Our look at Realscreen’s Trailblazers for 2014 continues with Jana Bennett, president of A+E Networks’ FYI and LMN.
Reinventing a network is one thing, but reinventing a genre is quite another.
When Jana Bennett, former director of BBC Vision, was named the president of A+E Networks’ entry into the lifestyle space, FYI, there was expectation within the unscripted industry that the network, a top-to-bottom rebrand of Bio, would strive to offer up a slate that could woo platform-promiscuous millennials back to cable, or at least, over to FYI.

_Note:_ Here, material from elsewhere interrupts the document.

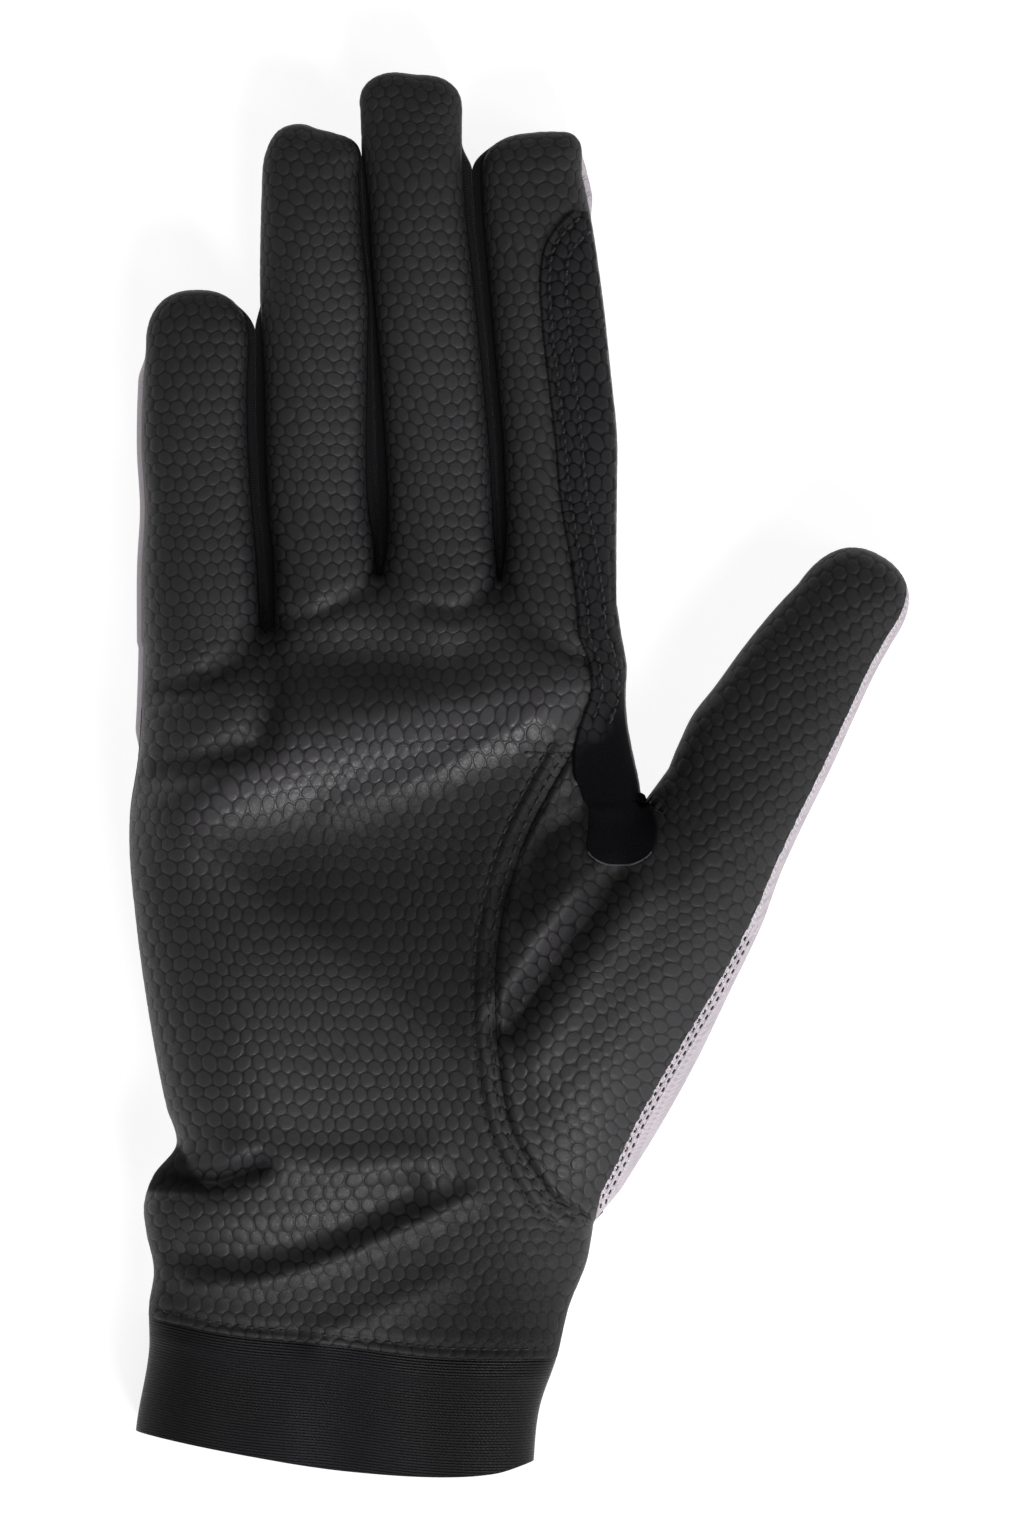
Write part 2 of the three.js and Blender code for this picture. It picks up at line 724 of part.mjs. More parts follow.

As its launch in July approached, Bennett spoke often in interviews about her aim for the network to appeal to the multi-hyphenate nature of a generation currently left in the cold by the bulk of lifestyle programming. “[People] don’t have just one interest,” she told realscreen prior to the net’s launch. “They may be a mother, foodie, a maker and a traveler.”
With a veteran development team in place, led by SVP Gena McCarthy and including VPs Liz Fine and James Bolosh, Bennett and crew tapped into the talents of established television producers – such as Kinetic Content, who brought the network one of its biggest hits thus far in the U.S. version of Married at First Sight – and content shops that made their mark online, including Collective Digital Studio, whose YouTube phenomenon Epic Meal Time made the leap to cable via FYI.
For producers on either side of the content equation – linear or digital – Bennett’s call to “rip up the rule book” when pitching the network should serve as an open invitation to attack the myriad subgenres within lifestyle content – food, lodging, fashion among them – with as much creativity as possible. For Bennett, who has previous experience in revamping an American cable brand through her time with TLC at the turn of the millennium, overseeing FYI and sister net LMN provides her with yet another opportunity to innovate.
One year in, what shows can you point to as the ones that best exemplify FYI?
With FYI being about how we live today and the notion that life can be lived across a number of interests as opposed to being too compartmentalized, the shows that we think represent the brand are hybrids in some ways.
Something like Tiny House Nation – I like that very much, partly because it’s been very successful, but partly because it’s embracing trends such as extreme downsizing and being very creative in a smaller space. I think that sort of tiny house movement taps into a lot of things going on today. I think Married at First Sight, which is our biggest hit, was successful because it was authentic, and stripped back the artifice that we’ve seen in reality that’s been very produced. Epic Meal Time is a good example of how FYI is partnering with and embracing the YouTube community.
Have there been any similarities in the process between launching this net and effectively rebrandng TLC?
One of the similarities is the idea of going beyond the TV bubble and tapping into what people are really doing, and finding ideas out of those social trends. Another is finding a point of difference in the approach to making shows.
Back at TLC, at that time you never really saw any mistakes being made in home improvement shows. They were very much about the “how to”, and everything was always kind of perfect. What we did at TLC was bring in some shows in which it would be fine for things to go wrong… If you look at the digital world and the huge success of vloggers and YouTube stars, you see that they have a direct connection to their audiences. We need to step back a little bit and let people have a voice that is fresh and raw.
There’s been a lot of talk over the past year about the health of the unscripted content industry. How do you think it will fare in the year ahead?
Unscripted is an amazing area full of programming possibilities, because it’s about whatever we choose to make it about. Life is full of twists and turns, so there is no lack of potential ideas. Great shows will find audiences. But there has to be many points of difference, and reinvention is essential.
I also think that we need to be willing to embrace the creativity happening in the non-linear world. It’s not a huge divide now, and that should be an even greater source of creativity, in terms of crossing over with talent or producers, and in terms of our own ability to have crossplatform programming.
I think great things will come out of that. This is a more creative time than any other I can think of.